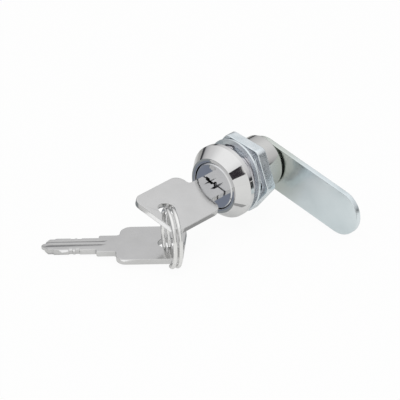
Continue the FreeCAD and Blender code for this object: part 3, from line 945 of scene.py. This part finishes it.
def make_plug():
    """Turned body less the key slot, its uneven mouth and the six wafer slots."""
    bevel, shoulder, foot = FLANGE_EDGES
    body = lathe("plug_body", [
        (PLUG_FACE, NEARLY_ZERO, 0), (PLUG_FACE, FLANGE_RADIUS - FLANGE_BEVEL, bevel),
        (FACE + FLANGE_BEVEL, FLANGE_RADIUS, shoulder), (FLANGE_END, FLANGE_RADIUS, foot),
        (FLANGE_END, PLUG_RADIUS, 0), (BARREL_END, PLUG_RADIUS, 0), (BARREL_END, NEARLY_ZERO, 0)])
    cutters = [prism(keyway_outline(), FACE - CUT_CLEAR, KEYWAY_END),
               prism(MOUTH, FACE - CUT_CLEAR, FACE + MOUTH_DEPTH)]
    for place in (FACE + FIRST_WAFER + WAFER_STEP * index for index in range(WAFER_COUNT)):
        cutters.append(prism(WAFER_SLOT, place - WAFER_SLOT_HALF, place + WAFER_SLOT_HALF))
    return cut(body, cutters)


place_piece("plug_body", make_plug(), "plug", "plug_chrome", ["lock_plug"], ROLLED)

# %% [markdown]
# ## Cam and what holds it
# The cam is stamped from 1.8 mm plate. It sits on the plug's square end, held by a plain washer, a split
# spring washer and a low domed screw. The stop washer in front of it is a small hub with two tabs, so a
# deep gap stays open between the barrel and the cam.

# %% Cam plate
CAM_FRONT = 17.40
CAM_THICKNESS = 1.8
CAM_BACK = CAM_FRONT + CAM_THICKNESS
CAM_RADIUS = 7.3
CAM_REACH = 38.5
CAM_EDGE = 0.22
HALF_SQUARE = 4.05
SQUARE = rectangle(HALF_SQUARE, HALF_SQUARE)


def upright(middle):
    """Turns a plate from the XY plane so that it stands across the lock's axis at y = middle."""
    return ROLLED @ Matrix.Translation((0, middle * MM, 0)) @ Matrix.Rotation(math.pi / 2, 4, "X")


cam_outline = (arc(CAM_RADIUS, 90, 270, steps=48)
               + arc(CAM_RADIUS, -90, 90, steps=48, centre=(CAM_REACH - CAM_RADIUS, 0)))
place_piece("cam_plate", plate("cam_plate", cam_outline, [SQUARE], CAM_THICKNESS, CAM_EDGE), "plug",
            "zinc_plate", ["cam_arm"], upright(CAM_FRONT + CAM_THICKNESS / 2))

# %% Stop washer with two tabs
STOP_FRONT = 16.75
STOP_THICKNESS = 0.65
STOP_EDGE = 0.12
HUB_RADIUS = 6.5
TAB_RADIUS = 8.0
TAB_SPAN = 30
stop_outline = []
for tab_start, next_tab, hub_steps in ((246.5, 453.5, 48), (453.5, 606.5, 36)):
    stop_outline += arc(TAB_RADIUS, tab_start, tab_start + TAB_SPAN)
    stop_outline += arc(HUB_RADIUS, tab_start + TAB_SPAN, next_tab, hub_steps)
place_piece("stop_plate", plate("stop_plate", stop_outline, [SQUARE], STOP_THICKNESS, STOP_EDGE), "plug",
            "zinc_plate", ["stop_washer"], upright(STOP_FRONT + STOP_THICKNESS / 2))

# %% Flat washer under the screw
SMALL_STEPS = 96
SCREW_HOLE = 2.65
FLAT_WASHER = 6.2
FLAT_THICKNESS = 0.9
FLAT_EDGE = 0.2
HOLE_EDGE = 0.1
FLAT_END = CAM_BACK + FLAT_THICKNESS
place_piece("cam_flat_washer", lathe("cam_flat_washer", [
    (CAM_BACK, SCREW_HOLE, HOLE_EDGE), (CAM_BACK, FLAT_WASHER, FLAT_EDGE), (FLAT_END, FLAT_WASHER, FLAT_EDGE),
    (FLAT_END, SCREW_HOLE, HOLE_EDGE)], SMALL_STEPS), "plug", "zinc_plate", ["cam_washer"], ROLLED)

# %% Spring washer
SPRING_OUTER = 4.4
SPRING_THICKNESS = 1.1
SPRING_EDGE = 0.12
SPRING_GAP = math.radians(10)
SPRING_STEPS = 72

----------

◆ **WHAT IS REQUIRED**
Only the lines from the beginning of the material to the line containing "return ROLLED @" should be echoed, verbatim and in full.

◆ **EXPECTED ANSWER**
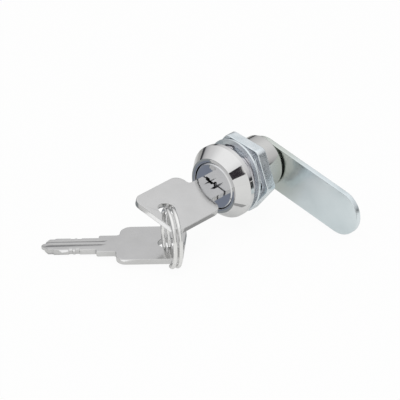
Continue the FreeCAD and Blender code for this object: part 3, from line 945 of scene.py. This part finishes it.
def make_plug():
    """Turned body less the key slot, its uneven mouth and the six wafer slots."""
    bevel, shoulder, foot = FLANGE_EDGES
    body = lathe("plug_body", [
        (PLUG_FACE, NEARLY_ZERO, 0), (PLUG_FACE, FLANGE_RADIUS - FLANGE_BEVEL, bevel),
        (FACE + FLANGE_BEVEL, FLANGE_RADIUS, shoulder), (FLANGE_END, FLANGE_RADIUS, foot),
        (FLANGE_END, PLUG_RADIUS, 0), (BARREL_END, PLUG_RADIUS, 0), (BARREL_END, NEARLY_ZERO, 0)])
    cutters = [prism(keyway_outline(), FACE - CUT_CLEAR, KEYWAY_END),
               prism(MOUTH, FACE - CUT_CLEAR, FACE + MOUTH_DEPTH)]
    for place in (FACE + FIRST_WAFER + WAFER_STEP * index for index in range(WAFER_COUNT)):
        cutters.append(prism(WAFER_SLOT, place - WAFER_SLOT_HALF, place + WAFER_SLOT_HALF))
    return cut(body, cutters)


place_piece("plug_body", make_plug(), "plug", "plug_chrome", ["lock_plug"], ROLLED)

# %% [markdown]
# ## Cam and what holds it
# The cam is stamped from 1.8 mm plate. It sits on the plug's square end, held by a plain washer, a split
# spring washer and a low domed screw. The stop washer in front of it is a small hub with two tabs, so a
# deep gap stays open between the barrel and the cam.

# %% Cam plate
CAM_FRONT = 17.40
CAM_THICKNESS = 1.8
CAM_BACK = CAM_FRONT + CAM_THICKNESS
CAM_RADIUS = 7.3
CAM_REACH = 38.5
CAM_EDGE = 0.22
HALF_SQUARE = 4.05
SQUARE = rectangle(HALF_SQUARE, HALF_SQUARE)


def upright(middle):
    """Turns a plate from the XY plane so that it stands across the lock's axis at y = middle."""
    return ROLLED @ Matrix.Translation((0, middle * MM, 0)) @ Matrix.Rotation(math.pi / 2, 4, "X")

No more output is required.